From 9ab895751fe8e030eed9a82bc7bfdb806bbeb5e0 Mon Sep 17 00:00:00 2001
From: calvin <calvin@e7d03fd6-7b0d-0410-9947-9c21f3af8025>
Date: Thu, 20 Nov 2008 07:51:22 +0000
Subject: [PATCH] Support parsing of Firefox 3 bookmark files

git-svn-id: https://linkchecker.svn.sourceforge.net/svnroot/linkchecker/trunk/linkchecker@3862 e7d03fd6-7b0d-0410-9947-9c21f3af8025
---
 ChangeLog.txt                |  4 ++++
 debian/control               |  2 +-
 linkcheck/checker/const.py   | 11 ++++++++++-
 linkcheck/checker/fileurl.py | 33 ++++++++++++++++++++++++++++++++-
 tests/checker/test_file.py   |  4 ++++
 5 files changed, 51 insertions(+), 3 deletions(-)

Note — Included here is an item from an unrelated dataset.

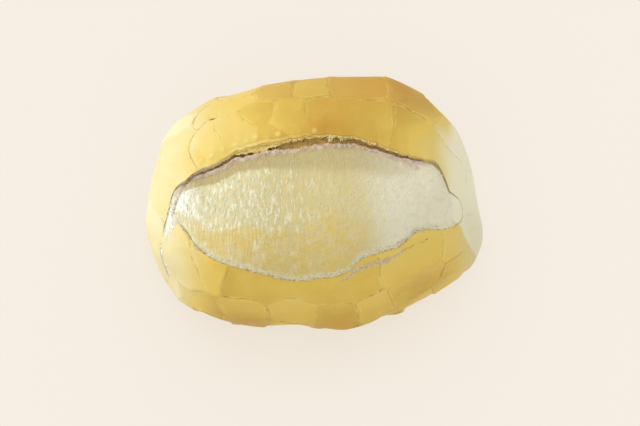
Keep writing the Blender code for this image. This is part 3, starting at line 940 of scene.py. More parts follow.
    def crumb_masks(self, full: np.ndarray, flat: dict[str, np.ndarray]) -> dict[str, np.ndarray]:
        """Works out what the finish of the crumb reads.

        Args:
            full: Points of the full outline.
            flat: Their layout.

        Returns:
            Where the crumb is part of the ledge, deep in the gap, under the lip's painted shadow, stained,
            and whitened at the left (partly its own paleness, partly a painted highlight), from 0 to 1.
        """
        slash, along, share = self.slash, flat["along"] / MM, flat["share"]
        wavy = waves(full, 9.0, 31.0)
        # Painted shadow: the lip's cast shadow on the belly, as a band below the ledge.
        reach = np.interp(along, *zip(*self.painted_shadow_reach))
        softness = 0.7 + 4.6 * smooth_step((along + 32) / 30)
        shade = 1 - smooth_step((flat["below"] - reach) / softness + 0.5)
        low = smooth_step((0.4 + 0.1 * wavy + 0.08 * bell((along - 4) / 14) - share) / 0.1)
        middle = smooth_step((along + 50) / 8) * smooth_step((28 - along) / 22)
        # The whitened left end is partly the crumb's own paleness and partly a painted highlight from the
        # lamp on the left.
        white = smooth_step((-44 - along + 3 * wavy) / 8) * smooth_step((share - 0.3) / 0.15)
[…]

diff --git a/ChangeLog.txt b/ChangeLog.txt
index feb0ee2c..b5945725 100644
--- a/ChangeLog.txt
+++ b/ChangeLog.txt
@@ -71,6 +71,10 @@
     Type: feature
     Changed: linkcheck/director/__init__.py
 
+  * Support reading Firefox 3 bookmark files in SQLite format.
+    Type: feature
+    Changed: linkcheck/checker/fileurl.py
+
 4.9 "Michael Clayton" (released 25.4.2008)
 
   * Parse Shockwave Flash (SWF) for URLs to check
diff --git a/debian/control b/debian/control
index a369f3fe..3afb5d37 100644
--- a/debian/control
+++ b/debian/control
@@ -16,7 +16,7 @@ XB-Python-Version: ${python:Versions}
 Provides: ${python:Provides}
 Suggests: apache | httpd, python-optcomplete (>= 1.2-5),
  python-geoip (>= 1.2.1-2), clamav-daemon, python-utidylib,
- python-cssutils
+ python-cssutils, python-pysqlite2
 Description: check websites and HTML documents for broken links
  Provides a command line program and web interface to check links
  of websites and HTML documents.
diff --git a/linkcheck/checker/const.py b/linkcheck/checker/const.py
index 2cca3bc3..f1243736 100644
--- a/linkcheck/checker/const.py
+++ b/linkcheck/checker/const.py
@@ -62,6 +62,14 @@ ExcNoCacheList = [
     socket.timeout,
 ]
 
+# firefox bookmark file needs sqlite3 for parsing
+try:
+    import sqlite3
+    ExcCacheList.append(sqlite3.Error)
+except ImportError:
+    pass
+
+
 ExcList = ExcCacheList + ExcNoCacheList
 
 WARN_URL_EFFECTIVE_URL = "url-effective-url"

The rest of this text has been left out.